## Start Information supplied

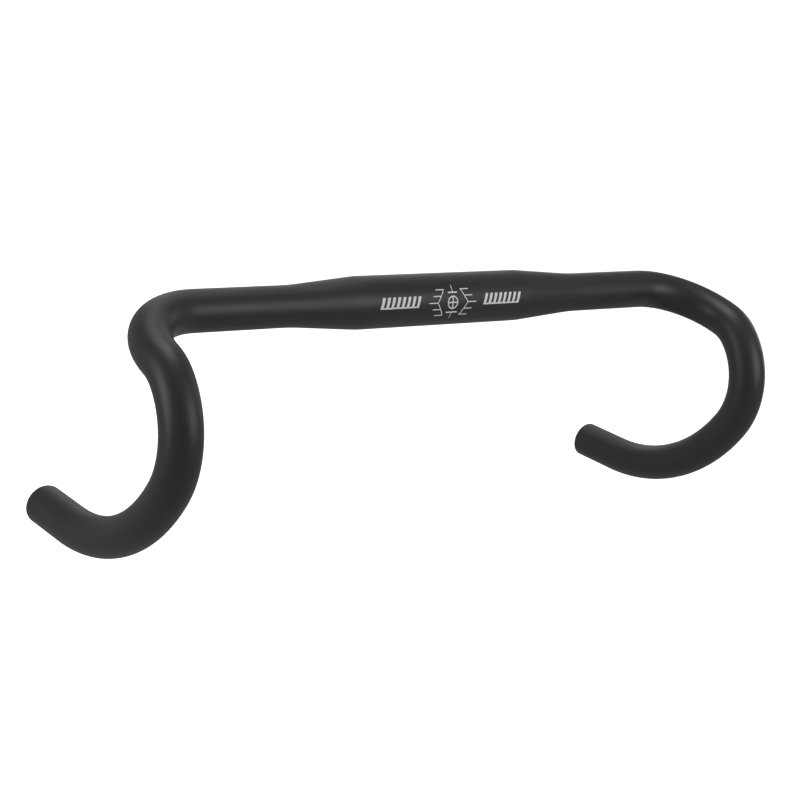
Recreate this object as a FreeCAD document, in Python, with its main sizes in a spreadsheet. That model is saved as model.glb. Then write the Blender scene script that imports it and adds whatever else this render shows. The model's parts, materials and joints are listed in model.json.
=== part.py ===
"""Drop handlebar: one butted, swaged and bent aluminium tube, and the ink marks printed on its centre.

Frame: +X along the bar to the rider's left-hand end, -Y to the front, +Z up, with the ramps level.
The origin is the centre of the stem clamp zone, on the tube's axis. Millimetres and degrees.
"""

import FreeCAD, Part
import math
import os

import Sketcher
from FreeCAD import Vector

DIMENSIONS = [
    ("clamp_radius", 15.9, "outer radius where the stem clamps, a 31.8 mm bar"),
    ("top_radius", 12.25, "outer radius of the tops, where the swaging ends"),
    ("grip_radius", 11.9, "outer radius of the hooks and drops, a 23.8 mm tube"),
    ("clamp_wall", 2.1, "wall under the stem"),
    ("grip_wall", 1.6, "wall of the tops, hooks and drops"),
    ("half_width", 220.0, "centre of the bar to the centre of a drop"),
    ("clamp_end", 60.0, "end of the full-diameter zone, from the centre"),
    ("taper_end", 117.0, "end of the swaged taper, from the centre"),
    ("shoulder_blend", 80.0, "radius that rounds the taper's thick end"),
    ("neck_blend", 180.0, "radius that rounds the taper's thin end"),
    ("front_bend", 45.0, "centre-line radius of the bend from the top to the ramp"),
    ("ramp_bend", 30.0, "centre-line radius of the short bend behind the lever"),
    ("ramp_turn", 29.0, "angle of that bend"),
    ("hook_bend", 48.0, "centre-line radius of the hook"),
    ("hook_turn", 77.0, "angle of the hook"),
    ("drop_bend", 112.0, "centre-line radius of the open curve of the drop"),
    ("drop_turn", 59.0, "angle of that curve"),
    ("tail_length", 32.0, "straight end of the drop"),
    ("mouth_chamfer", 0.4, "deburred edges of the sawn ends"),
    ("ink_thickness", 0.05, "ink standing on the clamp zone"),
    ("print_angle", 22.8, "middle of the prints, above the front of the bar"),
    ("side_print_centre", 40.0, "middle of each side print, from the centre of the bar"),
    ("side_print_length", 31.0, "length of each side print"),
    ("stroke_count", 8, "slanted strokes in a side print"),
    ("stroke_width", 2.0, "width of a stroke along the bar"),
    ("stroke_slant", 1.9, "how far a stroke leans along the bar"),
    ("stroke_top", 4.6, "top of the strokes above the middle of the prints"),
    ("stroke_bottom", -1.8, "foot of the strokes"),
    ("rail_height", 0.9, "line under the strokes, around the bar"),
    ("scale_tip", 12.1, "outer corner of the angle scale's bent line, from the centre of the bar"),
    ("scale_end", 6.8, "ends of that line, from the centre of the bar"),
    ("scale_height", 7.9, "half the height of that line"),
    ("scale_line", 0.6, "thickness of the scale's lines"),
    ("scale_pitch", 14.6, "angle from one tick to the next"),
    ("side_tick", 6.2, "length of the ticks above and below the middle one"),
    ("middle_tick", 6.8, "length of the middle tick"),
    ("target_radius", 4.1, "outside of the ring in the middle of the prints"),
    ("target_line", 0.75, "thickness of the ring and of its cross-hair"),
    ("upper_mark_length", 7.2, "bar of the upper centre mark, along the handlebar"),
    ("lower_mark_length", 8.8, "bar of the lower centre mark, along the handlebar"),
    ("mark_line", 0.85, "thickness of those bars"),
    ("mark_offset", 22.3, "angle from the middle of the prints to each centre mark"),
    ("needle_width", 0.4, "thickness of the needle that leaves each centre mark"),
    ("needle_span", 16.5, "angle that the needle covers"),
]

doc = FreeCAD.newDocument("drop_handlebar")
sheet = doc.addObject("Spreadsheet::Sheet", "Dimensions")
for row, (alias, value, meaning) in enumerate(DIMENSIONS, start=1):
    sheet.set(f"A{row}", meaning)
    sheet.set(f"B{row}", str(value))
    sheet.setAlias(f"B{row}", alias)
doc.recompute()


def size(alias):
    """The number in the sheet under this alias."""
    return float(sheet.get(alias))


# ------------------------------------------------------------------------------------ sketch helpers
ORIGIN = (-1, 1)
X_AXIS = -1
START, END, CENTRE = 1, 2, 3


def plane_sketch(body, name, role, offset=None):
    """A sketch on one of the body's own origin planes, moved along its normal by an expression."""
    sketch = body.newObject("Sketcher::SketchObject", name)
    plane = next(part for part in body.Origin.OriginFeatures if part.Role == role)
    sketch.AttachmentSupport = [(plane, "")]
    sketch.MapMode = "FlatFace"
    if offset:
        sketch.setExpression("AttachmentOffset.Base.z", offset)
    return sketch


def fix(sketch, kind, *geometry):
    """A geometric constraint, such as Tangent or Horizontal."""
    sketch.addConstraint(Sketcher.Constraint(kind, *geometry))


def drive(sketch, kind, name, expression, *geometry):
    """A dimensional constraint that follows the sheet."""
    value = float(sketch.evalExpression(expression))
    if kind == "Angle":
        value = math.radians(value)
    index = sketch.addConstraint(Sketcher.Constraint(kind, *geometry, value))
    sketch.renameConstraint(index, name)
    sketch.setExpression("Constraints." + name, expression)


def arc(centre, radius, start_degrees, end_degrees):
    circle = Part.Circle(centre, Vector(0, 0, 1), radius)
    return Part.ArcOfCircle(circle, math.radians(start_degrees), math.radians(end_degrees))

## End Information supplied

* [Aim] Each line of the listing above should be output exactly.

* [Output for this exercise]
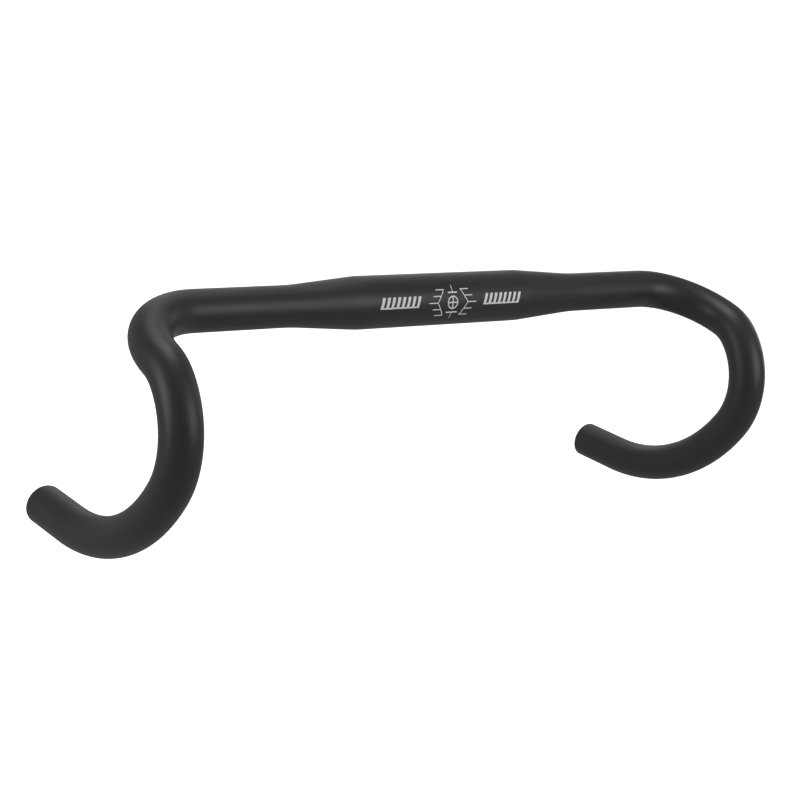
Recreate this object as a FreeCAD document, in Python, with its main sizes in a spreadsheet. That model is saved as model.glb. Then write the Blender scene script that imports it and adds whatever else this render shows. The model's parts, materials and joints are listed in model.json.
=== part.py ===
"""Drop handlebar: one butted, swaged and bent aluminium tube, and the ink marks printed on its centre.

Frame: +X along the bar to the rider's left-hand end, -Y to the front, +Z up, with the ramps level.
The origin is the centre of the stem clamp zone, on the tube's axis. Millimetres and degrees.
"""

import FreeCAD, Part
import math
import os

import Sketcher
from FreeCAD import Vector

DIMENSIONS = [
    ("clamp_radius", 15.9, "outer radius where the stem clamps, a 31.8 mm bar"),
    ("top_radius", 12.25, "outer radius of the tops, where the swaging ends"),
    ("grip_radius", 11.9, "outer radius of the hooks and drops, a 23.8 mm tube"),
    ("clamp_wall", 2.1, "wall under the stem"),
    ("grip_wall", 1.6, "wall of the tops, hooks and drops"),
    ("half_width", 220.0, "centre of the bar to the centre of a drop"),
    ("clamp_end", 60.0, "end of the full-diameter zone, from the centre"),
    ("taper_end", 117.0, "end of the swaged taper, from the centre"),
    ("shoulder_blend", 80.0, "radius that rounds the taper's thick end"),
    ("neck_blend", 180.0, "radius that rounds the taper's thin end"),
    ("front_bend", 45.0, "centre-line radius of the bend from the top to the ramp"),
    ("ramp_bend", 30.0, "centre-line radius of the short bend behind the lever"),
    ("ramp_turn", 29.0, "angle of that bend"),
    ("hook_bend", 48.0, "centre-line radius of the hook"),
    ("hook_turn", 77.0, "angle of the hook"),
    ("drop_bend", 112.0, "centre-line radius of the open curve of the drop"),
    ("drop_turn", 59.0, "angle of that curve"),
    ("tail_length", 32.0, "straight end of the drop"),
    ("mouth_chamfer", 0.4, "deburred edges of the sawn ends"),
    ("ink_thickness", 0.05, "ink standing on the clamp zone"),
    ("print_angle", 22.8, "middle of the prints, above the front of the bar"),
    ("side_print_centre", 40.0, "middle of each side print, from the centre of the bar"),
    ("side_print_length", 31.0, "length of each side print"),
    ("stroke_count", 8, "slanted strokes in a side print"),
    ("stroke_width", 2.0, "width of a stroke along the bar"),
    ("stroke_slant", 1.9, "how far a stroke leans along the bar"),
    ("stroke_top", 4.6, "top of the strokes above the middle of the prints"),
    ("stroke_bottom", -1.8, "foot of the strokes"),
    ("rail_height", 0.9, "line under the strokes, around the bar"),
    ("scale_tip", 12.1, "outer corner of the angle scale's bent line, from the centre of the bar"),
    ("scale_end", 6.8, "ends of that line, from the centre of the bar"),
    ("scale_height", 7.9, "half the height of that line"),
    ("scale_line", 0.6, "thickness of the scale's lines"),
    ("scale_pitch", 14.6, "angle from one tick to the next"),
    ("side_tick", 6.2, "length of the ticks above and below the middle one"),
    ("middle_tick", 6.8, "length of the middle tick"),
    ("target_radius", 4.1, "outside of the ring in the middle of the prints"),
    ("target_line", 0.75, "thickness of the ring and of its cross-hair"),
    ("upper_mark_length", 7.2, "bar of the upper centre mark, along the handlebar"),
    ("lower_mark_length", 8.8, "bar of the lower centre mark, along the handlebar"),
    ("mark_line", 0.85, "thickness of those bars"),
    ("mark_offset", 22.3, "angle from the middle of the prints to each centre mark"),
    ("needle_width", 0.4, "thickness of the needle that leaves each centre mark"),
    ("needle_span", 16.5, "angle that the needle covers"),
]

doc = FreeCAD.newDocument("drop_handlebar")
sheet = doc.addObject("Spreadsheet::Sheet", "Dimensions")
for row, (alias, value, meaning) in enumerate(DIMENSIONS, start=1):
    sheet.set(f"A{row}", meaning)
    sheet.set(f"B{row}", str(value))
    sheet.setAlias(f"B{row}", alias)
doc.recompute()


def size(alias):
    """The number in the sheet under this alias."""
    return float(sheet.get(alias))


# ------------------------------------------------------------------------------------ sketch helpers
ORIGIN = (-1, 1)
X_AXIS = -1
START, END, CENTRE = 1, 2, 3


def plane_sketch(body, name, role, offset=None):
    """A sketch on one of the body's own origin planes, moved along its normal by an expression."""
    sketch = body.newObject("Sketcher::SketchObject", name)
    plane = next(part for part in body.Origin.OriginFeatures if part.Role == role)
    sketch.AttachmentSupport = [(plane, "")]
    sketch.MapMode = "FlatFace"
    if offset:
        sketch.setExpression("AttachmentOffset.Base.z", offset)
    return sketch


def fix(sketch, kind, *geometry):
    """A geometric constraint, such as Tangent or Horizontal."""
    sketch.addConstraint(Sketcher.Constraint(kind, *geometry))


def drive(sketch, kind, name, expression, *geometry):
    """A dimensional constraint that follows the sheet."""
    value = float(sketch.evalExpression(expression))
    if kind == "Angle":
        value = math.radians(value)
    index = sketch.addConstraint(Sketcher.Constraint(kind, *geometry, value))
    sketch.renameConstraint(index, name)
    sketch.setExpression("Constraints." + name, expression)


def arc(centre, radius, start_degrees, end_degrees):
    circle = Part.Circle(centre, Vector(0, 0, 1), radius)
    return Part.ArcOfCircle(circle, math.radians(start_degrees), math.radians(end_degrees))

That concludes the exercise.